The necessary evils of fame can’t invalidate the persona they sustain because the public needs those machinations to consume the product of celebrity. Lady Gaga’s role in culture prompts both sides of an equation, average consumers and Hollywood stars, to evaluate whether those machinations are worthwhile. The phrase “Folie a Deux” refers to a mental illness shared by two people in close association. It describes the relationship between celebrities and the public. Why do we need famous people, anyway? Both sides have convinced themselves of the necessity of their exchange. 

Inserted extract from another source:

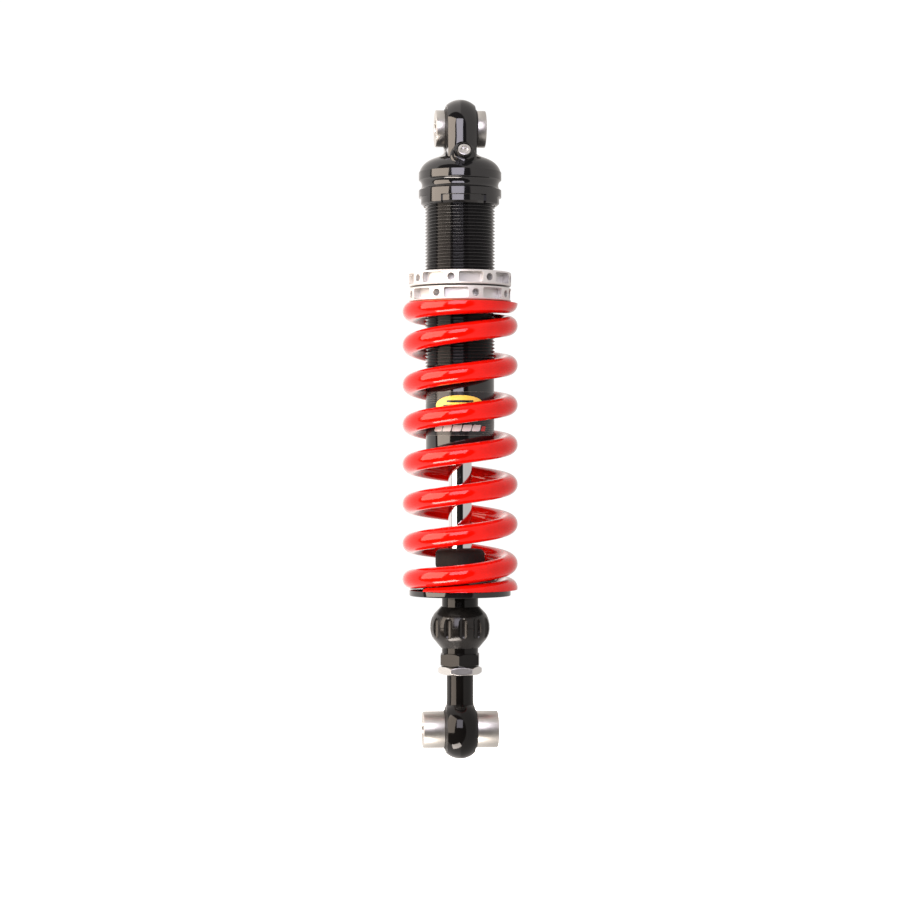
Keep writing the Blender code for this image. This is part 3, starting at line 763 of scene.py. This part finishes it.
def pocket_tool(reach):
    """A milling cut's shape: a flat rounded block along Y, its inner face at Y = 0."""
    shape = bmesh.new()
    outline = []
    for quarter in range(4):
        across = pocket_width / 2 - pocket_corner
        up = pocket_height / 2 - pocket_corner
        centre_x = across if quarter in (0, 3) else -across
        centre_z = up if quarter in (0, 1) else -up
        for k in range(6):
            angle = math.pi / 2 * (quarter + k / 5)
            outline.append((centre_x + pocket_corner * math.cos(angle),
                            centre_z + pocket_corner * math.sin(angle)))
    near = [shape.verts.new((x, 0, z)) for x, z in outline]
    far = [shape.verts.new((x, -reach, z)) for x, z in outline]
    shape.faces.new(near)
    shape.faces.new(list(reversed(far)))
    for i in range(len(outline)):
        j = (i + 1) % len(outline)
        shape.faces.new((near[i], near[j], far[j], far[i]))
    bmesh.ops.recalc_face_normals(shape, faces=shape.faces)
    return shape


def preload_ring(name, body, first_hole):
    """A pocketed ring, its first spanner hole turned by that much from the front."""
    low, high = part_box(name)
    outer = high.x
    middle = (low.z + high.z) / 2
    half = (high.z - low.z) / 2
    section = eased([
        (outer - ring_chamfer, -half), (outer, -half + ring_chamfer),
        (outer, half - ring_chamfer), (outer - ring_chamfer, half),
        (ring_bore + bore_lead, half), (ring_bore, half - bore_lead),
        (ring_bore, bore_lead - half), (ring_bore + bore_lead, -half),
    ], 0.2 * MM)
    ring = turned(section, 180)
    cuts = bmesh.new()
    for i in range(ring_pockets):
        land = first_hole + math.tau * i / ring_pockets
        turn = Matrix.Rotation(land, 4, "Z") @ Matrix.Translation((0, -outer, 0))
        drill = turn @ Matrix.Rotation(math.radians(90), 4, "X")
        bmesh.ops.create_cone(cuts, cap_ends=True, segments=28, radius1=spanner_hole / 2,
                              radius2=spanner_hole / 2, depth=drill_length, matrix=drill)
        pocket = pocket_tool(pocket_depth + 0.8 * MM)
        pocket_turn = Matrix.Rotation(land + math.pi / ring_pockets, 4, "Z")
        pocket.transform(pocket_turn @ Matrix.Translation((0, -outer + pocket_depth, 0)))
        cutter = bpy.data.meshes.new("pocket")
        pocket.to_mesh(cutter)
        pocket.free()
        cuts.from_mesh(cutter)
    tool = bpy.data.meshes.new("ring_cuts")
    cuts.to_mesh(tool)
    cuts.free()
    ring = combined(ring, tool, "DIFFERENCE")
    ring.transform(Matrix.Translation((0, 0, middle)))
    made = fitted(name + "_body", ring, ring_aluminium, body, [name])
    break_edges(made, 0.25 * MM)


preload_ring("lock_ring", "lock_ring", math.radians(-16))
preload_ring("adjuster_ring", "adjuster_ring", math.radians(12))

# Coil spring.
# Cold-wound chrome silicon wire, both ends closed and ground flat, gloss red powder coat. It
# stands on the lower seat, and the adjuster ring presses on its top end through a slip washer.
spring_red = new_look("spring_red", (0.67, 0.0035, 0.0006), 0, 0.16)
red_shader = spring_red.node_tree.nodes["Principled BSDF"]
red_shader.inputs["Coat Weight"].default_value = 1
red_shader.inputs["Coat Roughness"].default_value = 0.03
red_shader.inputs["Coat IOR"].default_value = 1.37
red_shader.inputs["Specular IOR Level"].default_value = 0.05
coat_flow = grain(spring_red, (260, 260, 260), 2)
vary_colour(spring_red, coat_flow, (0.64, 0.003, 0.0005), (0.7, 0.004, 0.0007))
vary_roughness(spring_red, coat_flow, 0.16, 0.24)
relief(spring_red, coat_flow, 0.02 * MM)

wire_radius = 5.8 * MM
coil_radius = 28.8 * MM
spring_turns = 8.617
spring_pitch = 23.78 * MM
end_turns = 1.37
end_rise = 15.8 * MM
tip_angle = math.radians(-47)
spring_low, spring_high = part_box("coil_spring")


def closing_height(turns):
    """Height of the wire's centre over an end's ground face, from its tip inwards."""
    if turns >= end_turns:
        return end_rise + (turns - end_turns) * spring_pitch
    stages = ((-1, -10 * MM), (0, -3.8 * MM), (0.25, 0), (0.64, 3.6 * MM), (0.87, 6.1 * MM),
              (1.12, 10.1 * MM), (end_turns, end_rise))
    for (first, low), (second, high) in zip(stages, stages[1:]):
        if turns <= second:
            return low + (high - low) * (turns - first) / (second - first)


def wire_centre(turns):
    """The wire's centre at a number of turns from the bottom tip, its kinks averaged out."""
    spread = 0.09
    reach = 4
    total = 0
    for k in range(-reach, reach + 1):
        near = turns + spread * k / reach
        if turns < spring_turns / 2:
            total += spring_low.z + closing_height(near)
        else:
            total += spring_high.z - closing_height(spring_turns - near)
    angle = tip_angle + math.tau * turns
    middle = total / (2 * reach + 1)
    return Vector((coil_radius * math.sin(angle), -coil_radius * math.cos(angle), middle))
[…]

In the essay on Taylor Swift’s Eras Tour, Brodesser-Akher describes celebrities as “the people who we elect to represent us in our own imaginations”. The degree of Lady Gaga’s authenticity is the wrong question. She reflects a mystery that exists inside all people. To find out the truth about her would be to ignore the truth about ourselves. 

Harlequin’s true-to-form reprisal of big band tunes removes Lady Gaga, a cultural fixture, from her context, proving her true passion: showmanship. After a decade of spectacle, the best way to make her point became to swerve away from its costuming. Following A Star Is Born’s acoustic makeover, she released Chromatica, an album of dance pop. By changing, she ensured the demand for her foundational product would always exist. 

“I can try to hide behind my makeup, but the show must go on,” Lady Gaga says on “Happy Mistake”. But must it? In life, it is possible to fall for your own mythology. When the central tenant of that credo is showmanship itself, you are hostage to your audience. In the novel 1984, George Orwell wrote, “If you want to keep a secret, you must also hide it from yourself.” Lady Gaga is evidence that self-erasure can be an act of humanity.